The talks proved deeply unsatisfactory. With the Alps looming all around them, Ciano found his German counterpart evasive and the conversation tense. It was clear, though, that Hitler and Germany were set on war. They were, thought Ciano, ‘implacable’; von Ribbentrop rejected all Ciano’s suggestions for compromise. ‘I am certain,’ he scribbled later, ‘that even if the Germans were given more than they ask for they would attack just the same, because they are possessed by the demon of destruction.’ He was becoming horribly aware of how little their German allies valued Italian opinions.

The following day, after a dinner at which an icy chill of distrust had descended, Ciano met Hitler, whom he found every bit as determined to wage war as von Ribbentrop. ‘France and England will certainly make extremely theatrical anti-German gestures,’ Hitler told him, ‘but will not go to war.’ The Führer spoke highly of Il Duce but then glazed over and stopped listening the moment Ciano started telling him about the disastrous effect war would have on the Italian people.

Incensed, Ciano flew back to Rome, where he immediately reported to Mussolini at the Palazzo Venezia, recounting what had happened and admitting his disgust with Germany, its leaders and its way of doing things. ‘They have betrayed and lied to us,’ he said. ‘Now they are dragging us into an adventure which we have not wanted and which might compromise the regime and the country as a whole.
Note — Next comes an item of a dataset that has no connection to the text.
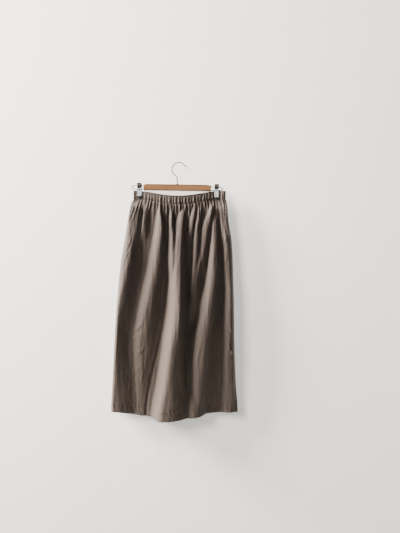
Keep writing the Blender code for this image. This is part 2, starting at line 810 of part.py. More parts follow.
def main():
    for obj in list(bpy.data.objects):
        bpy.data.objects.remove(obj)

    cloth = make_material("taupe_cloth", (0.19, 0.15, 0.13), 0.75)
    wood = make_material("beech_wood", (0.52, 0.31, 0.15), 0.5)
    steel = make_material("polished_steel", (0.62, 0.62, 0.62), 0.25, 1.0)
    rubber = make_material("dark_rubber", (0.03, 0.03, 0.03), 0.8)

    root = bpy.data.objects.new("skirt_on_hanger", None)
    bpy.context.scene.collection.objects.link(root)

    lap, under = GATHER_EDGES[LAP_GATHER], GATHER_EDGES[UNDERLAP_GATHER]
    band_ring(cloth, root)
    panel("front_side", thread_lines(0.0, lap), across_front, "front", ("left",), not_sunk, cloth, root)
    panel("front_main", thread_lines(under, 1.0), across_front, "front", ("right",), under_lap, cloth, root)
    back = thread_lines(0.0, 1.0)
    panel("back_panel", back, across_body, "back", ("left", "right"), not_sunk, cloth, root)
    pocket_bag("pocket_bag_left", "left", cloth, root)
    pocket_bag("pocket_bag_right", "right", cloth, root)

    hanger_bar(wood, root)
    tube("hanger_hook", hook_path(), HOOK_WIRE_RADIUS, steel, root)
    tube("loop_left", loop_path(-1.0), WIRE_RADIUS, steel, root)
    tube("loop_right", loop_path(1.0), WIRE_RADIUS, steel, root)
    clip("left", CLIP_LEFT, steel, rubber, root)
    clip("right", CLIP_RIGHT, steel, rubber, root)


main()
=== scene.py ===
import math

import bpy
import numpy as np
from mathutils import Matrix, Vector


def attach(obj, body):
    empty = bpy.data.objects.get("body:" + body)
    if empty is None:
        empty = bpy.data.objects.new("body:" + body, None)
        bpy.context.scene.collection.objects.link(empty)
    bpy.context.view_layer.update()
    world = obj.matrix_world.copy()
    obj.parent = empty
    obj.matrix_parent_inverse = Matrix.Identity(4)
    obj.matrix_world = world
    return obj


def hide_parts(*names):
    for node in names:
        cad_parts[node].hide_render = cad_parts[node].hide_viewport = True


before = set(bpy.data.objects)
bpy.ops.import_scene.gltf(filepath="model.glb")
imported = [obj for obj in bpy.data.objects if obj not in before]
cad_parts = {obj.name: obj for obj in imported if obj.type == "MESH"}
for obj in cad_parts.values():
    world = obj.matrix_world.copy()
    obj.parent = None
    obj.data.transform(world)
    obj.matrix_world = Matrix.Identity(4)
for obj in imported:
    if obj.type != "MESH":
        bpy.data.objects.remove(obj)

bl_info = {
    "name": "Wrap skirt on a clip hanger",
    "version": (1, 0, 0),
    "blender": (4, 5, 0),
    "location": "3D View > Sidebar > Skirt",
    "description": "Sews the skirt, finishes its clip hanger and sets the stage around the packed solids",
    "category": "Add Mesh",
}

MM = 0.001
BODY = "root"

# The skirt's cut, in mm. The cloth follows the solids, whose tables these repeat.
PANEL_LENGTH = 738.0
HEM_DEPTH = 25.0
PLY = 0.8
SIDE_ROUND = 14.0
SIDE_ROUND_TOP = 5.0
SIDE_ROUND_GROWTH = 120.0
HELD_LENGTH = 34.0
SEAM_ALLOWANCE = 7.0

BAND_HEIGHT = 33.0
BAND_LEFT = -158.0
BAND_RIGHT = 165.5
BAND_TOP_LEFT = -99.5
BAND_TOP_RIGHT = -96.0
BAND_SAG = 18.0
BAND_SAG_POWER = 1.3
BAND_PINCH = 3.2
BAND_BOW = {"front": 8.0, "back": 3.5}
BAND_BOW_POWER = 0.8
BAND_FLARE_LEFT = 1.8
BAND_FLARE_RIGHT = 3.6
BAND_FLARE_EASE_LEFT = 8.0
BAND_FLARE_EASE_RIGHT = 12.0
BAND_END_ROUND = 6.0
BAND_END_MARGIN = 3.0

GATHERS = 28
GATHER_START = 0.05
GATHER_END = 0.97
GATHER_PLACE_SPREAD = 0.26
GATHER_PLACE_BEAT = 2.4
GATHER_HEIGHT = 3.4
GATHER_HEIGHT_SPREAD = 0.22
GATHER_HEIGHT_BEAT = 2.1
GATHER_FALL = 34.0
GATHER_FALL_SPREAD = 0.45
GATHER_FALL_BEAT = 1.7
PLEAT_HEIGHT = 0.36
PLEAT_FALL = 0.55
GATHER_SHIFT = {"front": 0.0, "back": 1.0}
WAVE_SEED = {"front": 11, "back": 31}
CUT_WIDTH = 540.0
BAND_AROUND = 1050.0
BAND_WALL = 1.7
LAP_GATHER = 10
UNDERLAP_GATHER = 7
LAP_EASE = 12.0
LAP_OVER = 2.0

# Height below the hook, left edge, right edge, plain depth of the front and of the back
SECTIONS = (
    (-128, -159, 168, 9, 5),
    (-147, -166, 172, 9, 6),
    (-190, -174, 176, 10, 7),
    (-225, -179, 181, 11, 8),
    (-270, -186, 189, 12, 9),
    (-340, -197, 194, 12, 10),
    (-410, -204, 197, 12, 11),
    (-480, -209, 200, 12, 12),
    (-620, -215, 204, 11, 14),
    (-760, -220, 211, 9, 15),
    (-885, -225, 220, 7, 16),
)
LEFT, RIGHT = 0, 1
OUTWARD = {"front": -1.0, "back": 1.0}
INWARD = {"left": 1.0, "right": -1.0}
BASE = {"front": 2, "back": 3}

# Height and x of the lapped panel's free edge
LAP_EDGE = (
    (-128, -36), (-340, -33), (-480, -42), (-620, -61), (-700, -79), (-790, -97), (-885, -107),
)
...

The Italian people will shudder in horror.’ He urged Mussolini to declare that Italy would not fight against Poland and to simply step away from that obligation of the Pact of Steel. At first Mussolini agreed, then changed his mind and said that honour compelled Italy to march with Germany. Ciano left him, aware that he would have to work hard over the ensuing days to turn Il Duce’s mind and ‘arouse in him every possible anti-German reaction in any way I can’. War alongside Germany, Ciano was convinced, would spell doom for Italy. Somehow, some way, it had to be averted.